Manipulating the Electronic Structure of Li-Rich Manganese-Based Oxide Using Polyanions: Towards Better Electrochemical Performance

Lithium-rich manganese-based layered oxides show great potential as high-capacity cathode materials for lithium ion batteries, but usually exhibit a poor cycle life, gradual voltage drop during cycling, and low thermal stability in the highly delithiated state. Herein, a strategy to promote the electrochemical performance of this material by manipulating the electronic structure through incorporation of boracic polyanions is developed.

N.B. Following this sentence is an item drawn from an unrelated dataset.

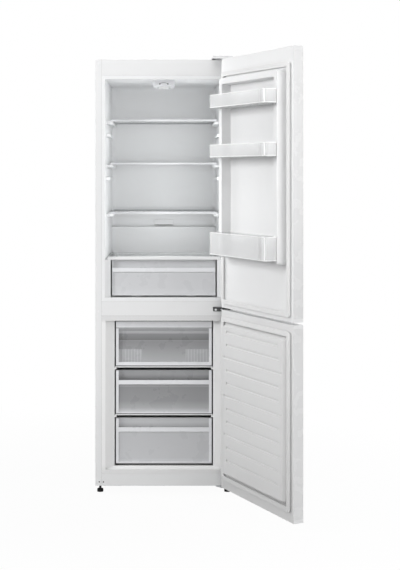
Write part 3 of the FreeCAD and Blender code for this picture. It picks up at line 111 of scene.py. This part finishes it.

As-prepared Li[Li0.2Ni0.13Co0.13Mn0.54](BO4)(0.015)(BO3)(0.005)O-1.925 shows a decreased M-O covalency and a lowered O 2p band top compared with pristine Li[Li0.2Ni0.13 Co0.13Mn0.54]O-2. As a result, the modified cathode exhibits a superior reversible capacity of 300 mA h g(-1) after 80 cycles, excellent cycling stability with a capacity retention of 89% within 300 cycles, higher thermal stability, and enhanced redox couple potentials. The improvements are correlated to the enhanced oxygen stability that originates from the tuned electronic structure. This facile strategy may further be extended to other high capacity electrode systems.